Delayed execution. Both JVM executors delegate execute-after! to a shared module-level ScheduledThreadPoolExecutor: one daemon thread named laufzeit-delay, defined once via defonce in engine/executor.cljc. After the delay fires it calls back into the owning executor's execute! to run the spin-fn on the regular work pool. CLJS uses js/setTimeout directly. comb/sleep, comb/timeout, comb/debounce, and comb/throttle all route through execute-after!.

The drain thread

On the JVM, each root execution context owns a background daemon drain thread. It wakes instantly when new work arrives and returns to a zero-CPU wait when idle:

while @running:
    drain-signal.poll(1s)     ; blocks until signaled or 1s safety timeout
    if ctx still alive:
        drain-events!(ctx)

Wakeup is via a LinkedBlockingQueue (drain-signal). Anything that enqueues an event calls trigger-drain!, which does .offer(:drain) on the signal and also submits a drain-events! task to the executor — so the wake can race a pool worker. The 1-second poll is a safety net only; in practice the thread is woken immediately.
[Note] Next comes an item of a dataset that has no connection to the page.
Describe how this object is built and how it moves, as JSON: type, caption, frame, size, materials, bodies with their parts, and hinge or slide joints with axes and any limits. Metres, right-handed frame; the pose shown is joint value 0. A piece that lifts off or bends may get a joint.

The drain thread holds a WeakReference to the context so that an abandoned context becomes GC-eligible and the registered Cleaner can stop the thread.
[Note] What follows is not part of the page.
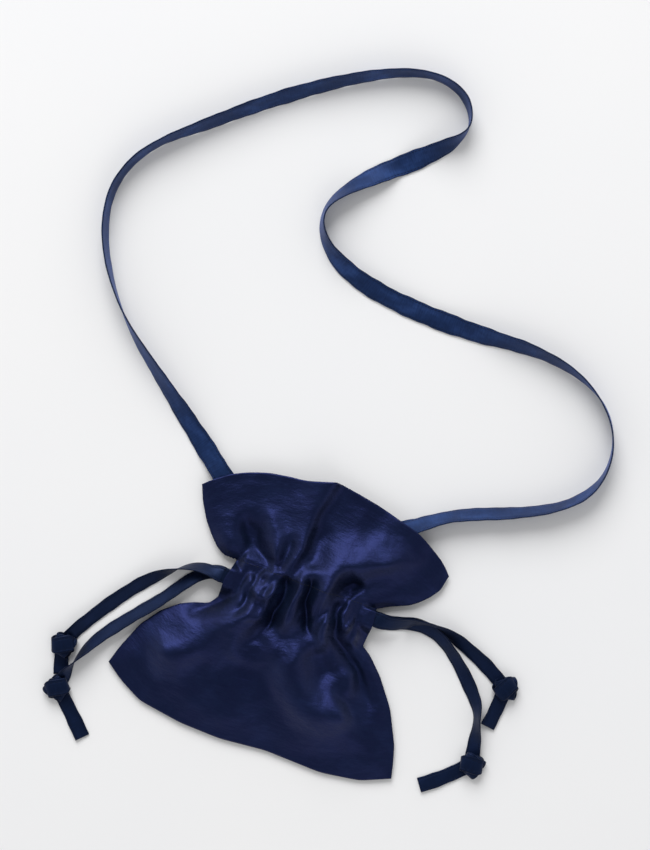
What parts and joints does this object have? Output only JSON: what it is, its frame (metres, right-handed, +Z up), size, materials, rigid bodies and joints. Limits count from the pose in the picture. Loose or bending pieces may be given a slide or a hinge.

Forked contexts do not start their own drain threads. They share the parent's drain-thread, drain-signal, drain-active, running, and executor (all copied at fork construction in engine/context.cljc). The fork-local pieces are only :engine/pending and :engine/draining?, which live in the fork's overlay so the fork's events don't intermix with the parent's. A fork's trigger-drain! therefore both wakes the parent's drain-signal and submits a fork-tagged drain-events! to the executor — whichever entry point runs first claims the fork's draining lock and processes the fork's queue. The two never block each other's queue progress. See forking.md for the full fork-resource table.

The drain lock

drain-events! uses a CAS on :engine/draining? to ensure only one drain session runs at a time:

1. Check entry guard: if running=false, return immediately (context stopped)
2. Increment drain-active counter
3. CAS :engine/draining? false → true
   └─ fails: another drain is running, return (outer finally decrements drain-active)
   └─ succeeds: begin drain session
4. Loop:
   ├─ Check @running at top of each iteration; if false, exit with whatever's still in :pending
   └─ Dequeue next event; if none, exit loop
       └─ Wrap process-event! in try/catch:
           ├─ :spin-execution error → reject-fn the event's callback
           ├─ :spin-completion error → write {:variant :error :payload e} into each
           │                          waiting parent's :nodes entry
           └─ other event-types → log only
5. Release lock: CAS :engine/draining? true → false
6. Re-trigger: if :pending is non-empty, schedule another drain
   (events may have arrived in the gap between last dequeue and lock release)
7. Outer finally: decrement drain-active

The per-event try/catch is critical: without it, one bad event would abort the whole drain session and strand every other queued event until the next signal.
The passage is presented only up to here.